Я не согласилась с Джоном, во всяком случае, на первых порах. Я возразила, что прежде всего я несу ответственность за пациента. И что для меня все пациенты равны (здесь я покривила душой). Казалось, Джон совсем не понял, почему я рассказала ему об Игреке. Он никогда не пытается понять меня, просто не способен на это.
— И ты не права, — сказал он. — Ты умница, а сейчас говоришь глупости. Не обижайся, но ведь это действительно так. Ты не замечаешь самого главного — что этот случай уникален. Обычный подход здесь не срабатывает. Я бы посоветовал тебе непременно выяснить, кто этот человек и чем он на самом деле занимается. Ну ты сама подумай. Он обратился к тебе не с обычными жалобами, верно? И мне даже кажется, что не по тем причинам, какие он сам озвучил. Ведь так? Ну вот. А ты неправильно ведешь себя с этим пациентом.
Меня поразило это обвинение. Вообще для Джона характерно рубить сплеча, но впервые он так открыто подверг сомнению мой профессионализм. В результате наш разговор перерос в ссору с взаимными обвинениями, не имеющими отношения к Игреку. Чего только я не наговорила ему! Что он не воспринимает меня всерьез как специалиста, что мы до сих пор не определились, заводить ли нам детей, что разница в возрасте и расовой принадлежности создает дисбаланс в наших отношениях (Джон афроамериканец и на 13 лет старше меня). Что меня оскорбляют пренебрежительные высказывания Джона о моих друзьях и знакомых и что… Словом, сейчас уже и не помню. Ссора продолжалась весь вечер, и хотя утром мы попросили друг у друга прощения, прежняя непринужденность общения сменилась какой-то скованностью, напряжением. Это был самый сложный период нашей и без того нелегкой семейной жизни.

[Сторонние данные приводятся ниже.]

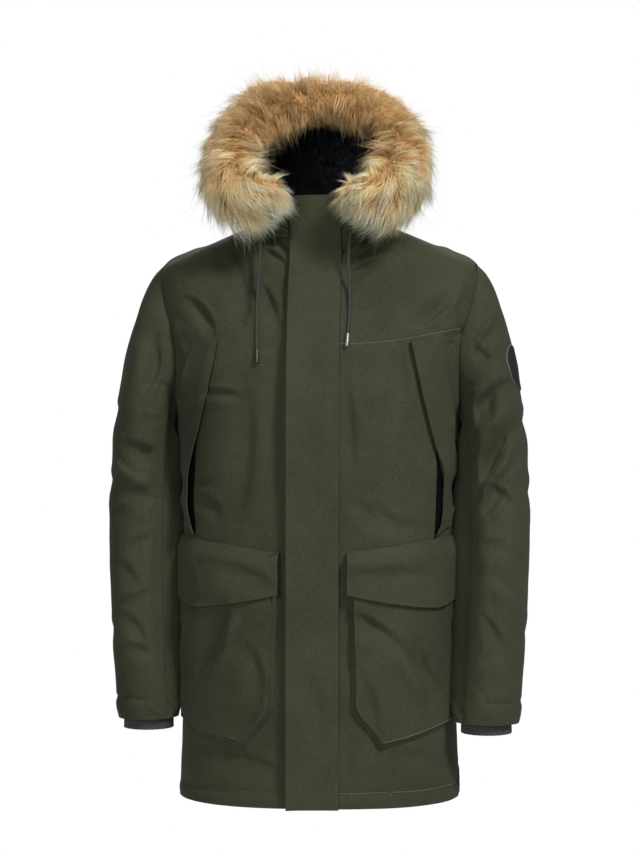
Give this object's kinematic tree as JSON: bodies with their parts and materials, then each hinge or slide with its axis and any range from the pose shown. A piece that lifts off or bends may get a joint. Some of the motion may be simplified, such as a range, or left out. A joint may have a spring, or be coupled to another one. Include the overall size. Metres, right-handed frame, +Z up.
{
  "type": "fur trimmed parka",
  "caption": "Hooded padded parka with fur ruff, storm flap, slanted chest pockets and bellows pockets, hollow as worn.",
  "frame": {"origin": "middle of the base of the neck, level with the inner ends of the shoulders, where the coat hangs on its wearer", "axes": "+Z up, the closed front faces -Y, +X towards the wearer's left"},
  "size_m": [0.625, 0.3448, 1.0797],
  "materials": {
    "shell_cloth": "matte plain weave, dark olive green",
    "rib_knit": "matte rib knit, dark green grey",
    "hood_pile": "short dark navy pile",
    "fur": "long tan imitation fur",
    "cord": "round braided cord, grey green",
    "cord_tip": "satin metal ferrule"
  },
  "bodies": {
    "root": {"front_left": "shell_cloth", "front_right": "shell_cloth", "yoke_left": "shell_cloth", "yoke_right": "shell_cloth", "back": "shell_cloth", "sleeve_top_left": "shell_cloth", "sleeve_top_right": "shell_cloth", "sleeve_under_left": "shell_cloth", "sleeve_under_right": "shell_cloth", "rib_cuff_left": "rib_knit", "rib_cuff_right": "rib_knit", "stand_collar": "shell_cloth", "collar_tab": "shell_cloth", "storm_flap": "shell_cloth", "chest_welt_left": "shell_cloth", "chest_welt_right": "shell_cloth", "pocket_bag_left": "shell_cloth", "pocket_bag_right": "shell_cloth", "pocket_gusset_left": "shell_cloth", "pocket_gusset_right": "shell_cloth", "pocket_flap_left": "shell_cloth", "pocket_flap_right": "shell_cloth", "hood_left": "shell_cloth", "hood_right": "shell_cloth", "hood_lining": "hood_pile", "fur_ruff": "fur", "drawcord_left": "cord", "drawcord_right": "cord", "cord_tip_left": "cord_tip", "cord_tip_right": "cord_tip"}
  },
  "joints": []
}
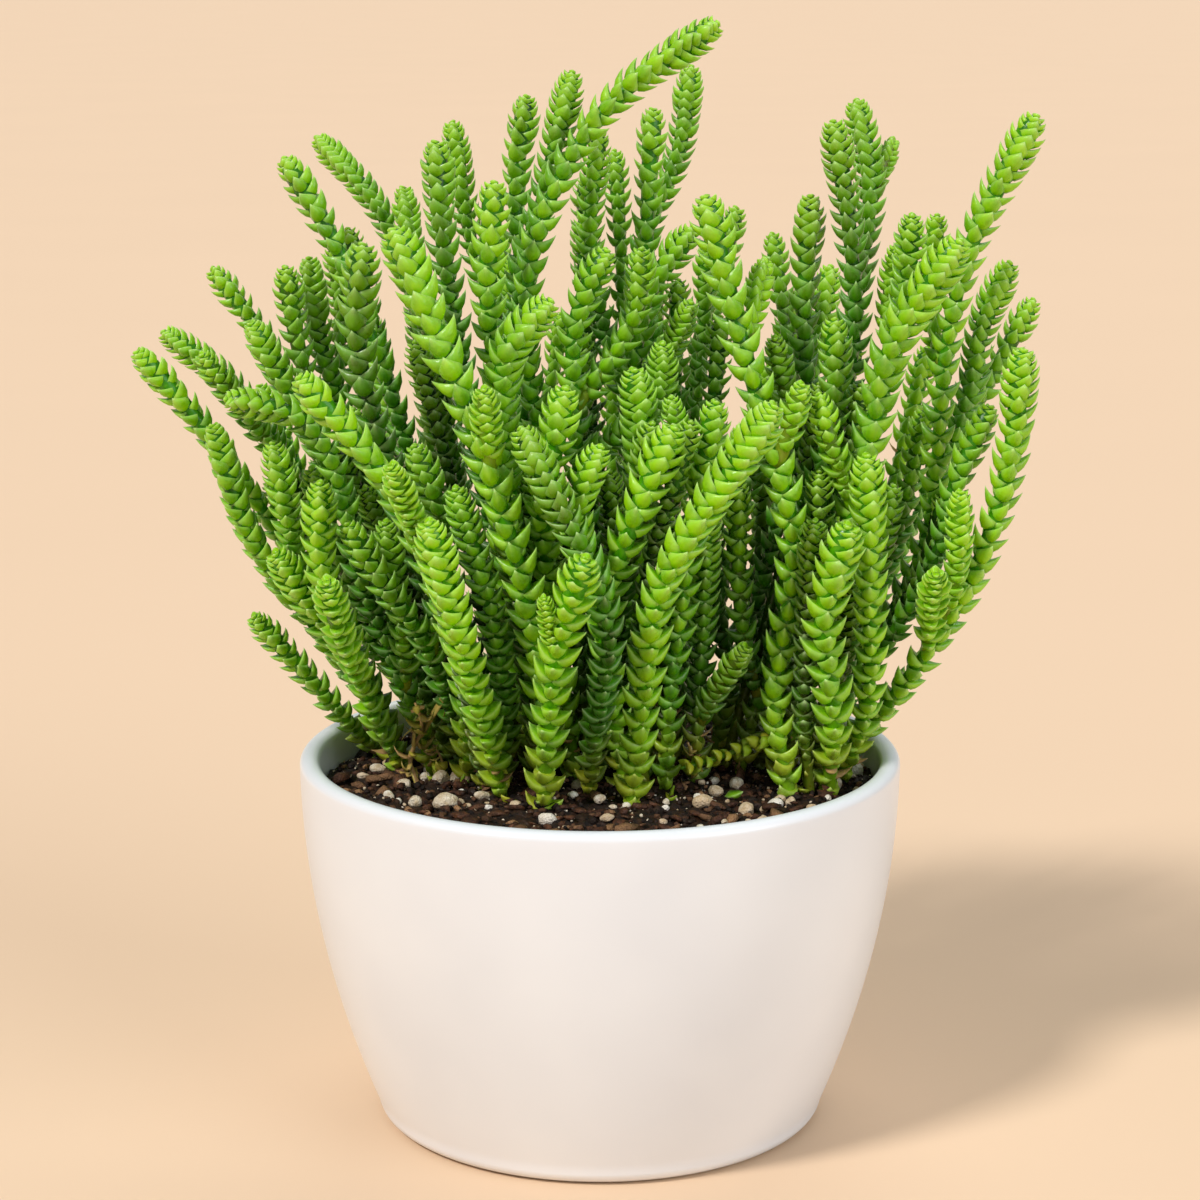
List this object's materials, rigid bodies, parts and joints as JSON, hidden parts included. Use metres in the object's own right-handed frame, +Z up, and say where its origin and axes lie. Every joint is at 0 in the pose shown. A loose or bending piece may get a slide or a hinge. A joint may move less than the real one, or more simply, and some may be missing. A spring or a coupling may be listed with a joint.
{
  "type": "potted watch chain",
  "caption": "Small white bowl pot of soil with a crowded clump of upright, scaly green succulent stems that fan out over the rim.",
  "frame": {"origin": "centre of the flat foot under the pot", "axes": "+Z up along the pot's axis, -Y towards the viewer, +X to the viewer's right"},
  "size_m": [0.1363, 0.1026, 0.1633],
  "materials": {
    "pot_ceramic": "satin",
    "potting_soil": "matte",
    "leafy_stem": "satin"
  },
  "bodies": {
    "root": {"pot": "pot_ceramic", "soil": "potting_soil", "stem_front_1": "leafy_stem", "stem_front_2": "leafy_stem", "stem_front_3": "leafy_stem", "stem_front_4": "leafy_stem", "stem_front_5": "leafy_stem", "stem_front_6": "leafy_stem", "stem_front_7": "leafy_stem", "stem_front_8": "leafy_stem", "stem_front_9": "leafy_stem", "stem_front_10": "leafy_stem", "stem_front_11": "leafy_stem", "stem_front_12": "leafy_stem", "stem_front_13": "leafy_stem", "stem_right_1": "leafy_stem", "stem_right_2": "leafy_stem", "stem_right_3": "leafy_stem", "stem_right_4": "leafy_stem", "stem_right_5": "leafy_stem", "stem_right_6": "leafy_stem", "stem_right_7": "leafy_stem", "stem_right_8": "leafy_stem", "stem_right_9": "leafy_stem", "stem_right_10": "leafy_stem", "stem_right_11": "leafy_stem", "stem_right_12": "leafy_stem", "stem_right_13": "leafy_stem", "stem_crown_1": "leafy_stem", "stem_crown_2": "leafy_stem", "stem_crown_3": "leafy_stem", "stem_crown_4": "leafy_stem", "stem_crown_5": "leafy_stem", "stem_crown_6": "leafy_stem", "stem_crown_7": "leafy_stem", "stem_crown_8": "leafy_stem", "stem_crown_9": "leafy_stem", "stem_crown_10": "leafy_stem", "stem_left_1": "leafy_stem", "stem_left_2": "leafy_stem", "stem_left_3": "leafy_stem", "stem_left_4": "leafy_stem", "stem_left_5": "leafy_stem", "stem_left_6": "leafy_stem", "stem_left_7": "leafy_stem", "stem_left_8": "leafy_stem", "stem_left_9": "leafy_stem", "stem_left_10": "leafy_stem", "stem_left_11": "leafy_stem", "stem_left_12": "leafy_stem", "stem_left_13": "leafy_stem", "stem_back_1": "leafy_stem", "stem_back_2": "leafy_stem", "stem_back_3": "leafy_stem", "stem_back_4": "leafy_stem", "stem_back_5": "leafy_stem", "stem_back_6": "leafy_stem", "stem_back_7": "leafy_stem", "stem_back_8": "leafy_stem", "stem_back_9": "leafy_stem"}
  },
  "joints": []
}
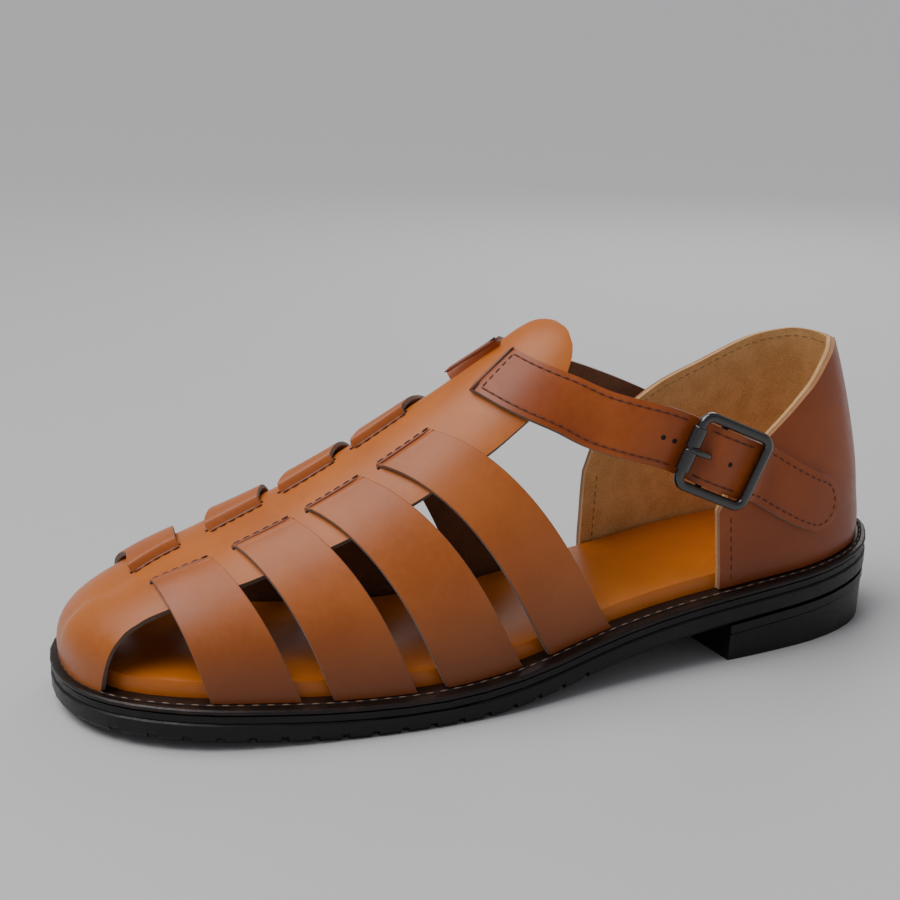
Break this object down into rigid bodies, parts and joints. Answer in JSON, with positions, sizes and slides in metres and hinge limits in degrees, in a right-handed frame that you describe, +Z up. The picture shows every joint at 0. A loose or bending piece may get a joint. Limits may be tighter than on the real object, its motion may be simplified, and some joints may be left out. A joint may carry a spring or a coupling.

Выходя замуж за Джона, я отдавала себе отчет в том, что мы с ним очень разные. Я говорила это всем присутствующим на свадьбе, а они успокаивали меня банальной фразой о том, что противоположности притягиваются, и пили за наше семейное счастье. Но оказалось, что у нас много общего. Я ошибалась, когда думала, что между нами будут постоянные трения по самым разным вопросам. Так, мы придерживались разных политических взглядов, зато одинаково высоко ставили вопросы нравственности. Нам нравились разные книги и фильмы, но критерии их оценок у нас были схожими. Мы росли в разных штатах, но оба придавали одинаковое значение полученному воспитанию. Короче, наша семейная жизнь оказалась более благополучной, чем я ожидала. Но чего я не понимала в день свадьбы — и что Джон продолжает отрицать даже сейчас, несмотря на все происшедшее, — это что мы с ним абсолютно разные в одном отношении: для меня всегда имеет большое значение настроение и состояние окружающих, тогда как Джона это совершенно не интересует. Точнее, меня всегда очень волнует, как живется другим (и особенно Джону), а Джона как раз меньше всего интересуют проблемы других (включая и мои), если только они не затрагивают его самого. Это вовсе не значит, что мы не любим друг друга. Просто у меня такая натура, а у него другая. Все мои друзья видели это, одна я этого не понимала, а они ничего мне не сказали.